I am stunned by the similarities between death and divorce. The two "D" words that intersect and transform our lives. I have never -- until now -- truly understood the trauma of divorce. I only knew it in a more cerebral sense -- as termination, but without the rituals that death afford us. I knew divorce only in its language of whispers and shame, and the ensuing silence, the failure. I knew it as an ending/a severing with its share of heartache, especially in the presence of shared children, but had no concept of its more profound impact.
I am intimate with the knock on the door at 2am by police officers, those bearers of ill news; and now I know the surprise of coming home from work to a dramatically altered reality, in which one has no voice, no choice. As in the unexpected death of a loved one, the axe has wielded its blow, the trunk of the tree which seemed would grow and last far beyond what anyone could ever imagine is now forever sundered, and it's not at all a clean cut but with rips and shreds of still-alive bark, the blood-work, the guts of the tree spilling and spilling.
It's a messy universe.
Now, though, there is not so much (I think, but may be wrong here) the extended grief of the larger community. When M. died, it seemed that a greater share of my grief was borne from the reflection of my own in that of my children, his parents and siblings, my siblings and their spouses, his friends and the large community that loved him, and vice versa. The physical weight of it seemed a living thing, visceral. The only way I could endure the grief in others was to attempt take carry it all myself. (Not recommended.)

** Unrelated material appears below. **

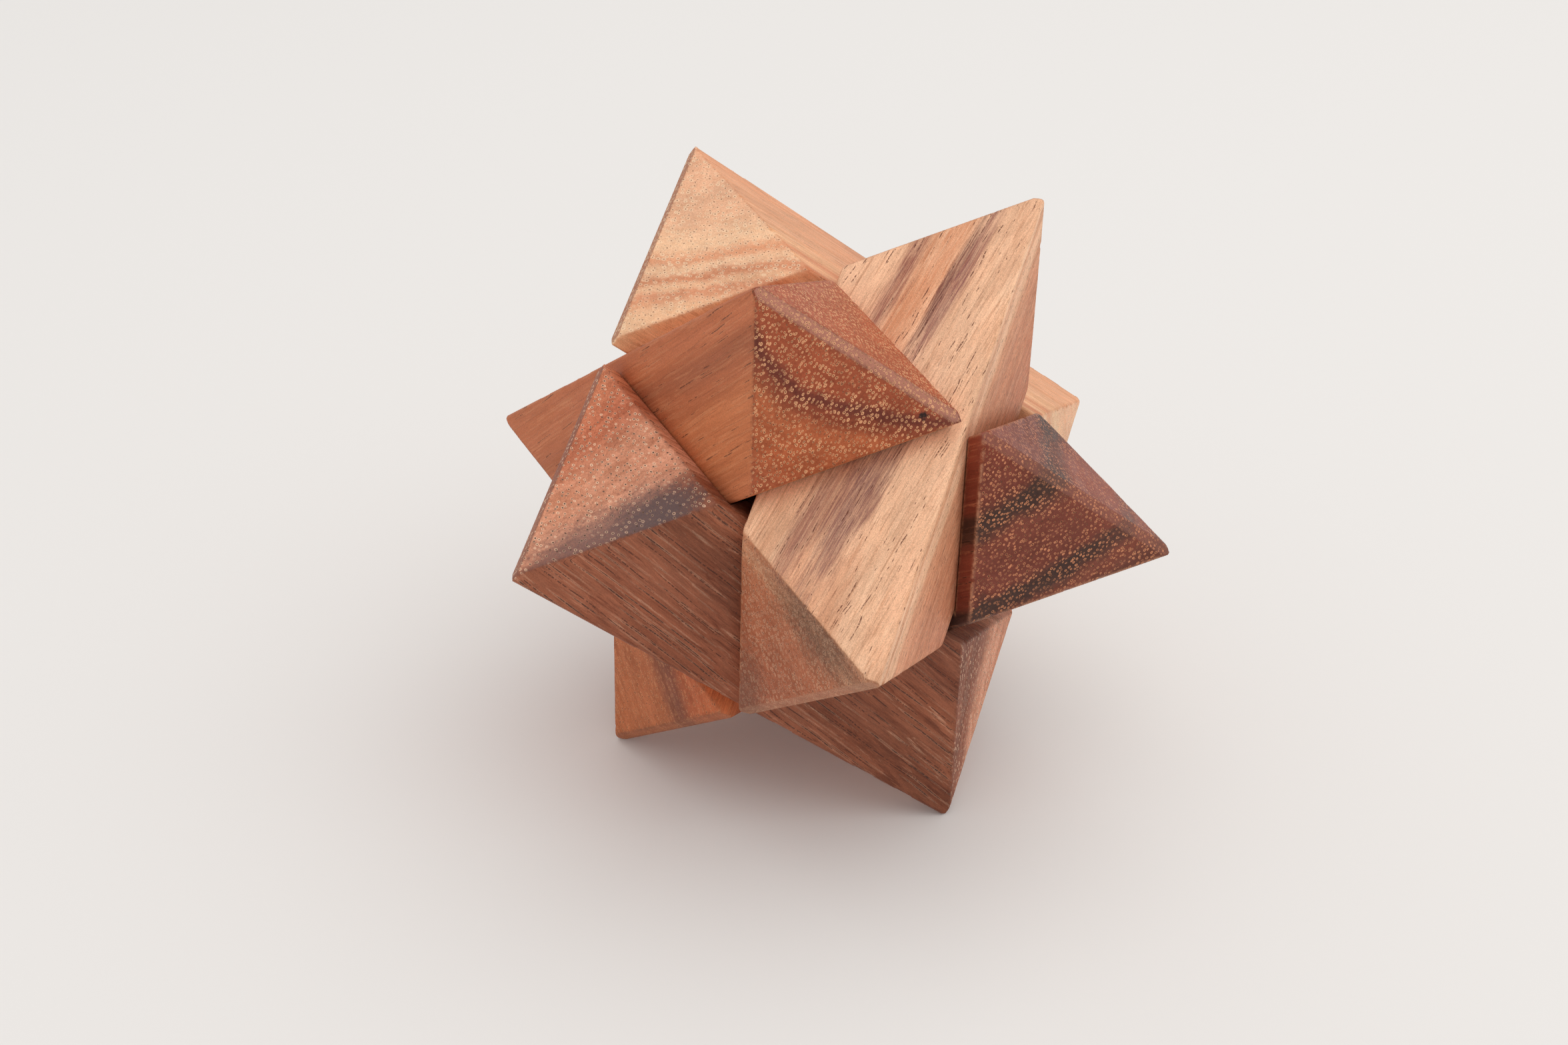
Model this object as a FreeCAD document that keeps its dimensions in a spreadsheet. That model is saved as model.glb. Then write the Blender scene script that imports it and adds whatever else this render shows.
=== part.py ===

This is not the case now. This is an entirely new and foreign social order. Battles lines have been established, defended. There are those who walk both sides, which, though troubling for all my sense of righteousness, illustrates on their behalf a willingness to want to see both sides of the story.
But for me, now, there exists only this staggering sadness, and sorrow for the relationship I loved/love. I don't dismiss the polarity of feelings that rampage through my nightmares, the love/hate, the anger/joy, the confusion, and this teetering on the edge of every day. I am -- as always -- primed for a moment of teary laughter (which occurs more often than not), and also leery of lingering melancholy.
Yet within this past month I've gone from the absolute terror of walking alone down the street to today's confident striding to-and-from the mile-long walk to work.
What is the path?
A bucket-load of cash to any of you who can answer that.